Child care providers receive a daily rate, per eligible child, dependent on the county and the age of a child. A child care provider in Cook County providing a full day of care for an eligible 3-year-old would receive $40.65 for the day. A provider in Peoria County would earn $36.59 for the same child, and a provider in La Salle County would earn $33.91. If the care is less than five full hours, providers receive only a part-day rate.

The most a child care provider can receive is a daily rate of $47.96 for an eligible child under 2 years of age in Cook County.

Personal assistants and child care providers are then pressured by SEIU HCII to be members, handing over at least $264 a year in dues.

Child care provider and former SEIU HCII member Janice Singleton has explained, “I am paid by the state between $38 and $41 per child per day. That comes out to less than $4 per hour most days since I will care for children sometimes up to 11 hours. After the day care expenses, taxes and union dues, some days I am not even making minimum wage.”

SEIU HCII spent money in questionable ways

SEIU spent over $317,000 on airlines, car rentals, hotels, catering and restaurants. Some of that was itemized for purposes such as “campaign events” or “member events.”

But the union reported no purpose for over $217,000 of this spending, meaning union members can only guess how the union spent most of that money.

For example, SEIU HCII spent over $75,000 on airlines, for no specified reasons.

SEIU HCII members unhappy with the union can opt out of membership and stop paying dues

State and local government workers may not agree with the union’s spending practices, or they may feel the union doesn’t represent them well.

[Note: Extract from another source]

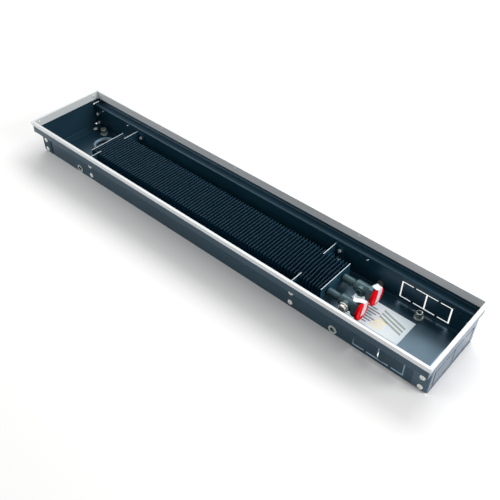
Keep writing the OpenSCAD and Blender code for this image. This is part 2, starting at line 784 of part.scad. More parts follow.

Whatever the reason, they don’t have to be union members to keep their jobs.

As former SEIU HCII member Karena Cozad put it, “There’s no benefit to [being in the union.] As far as I’m concerned, union [leaders] seem to be out for themselves.”

By opting out of union membership, workers can stop paying dues to the union yet retain all benefits that are provided in the collective bargaining agreement with their government employer. That includes personal assistants and child care providers who are paid by the state.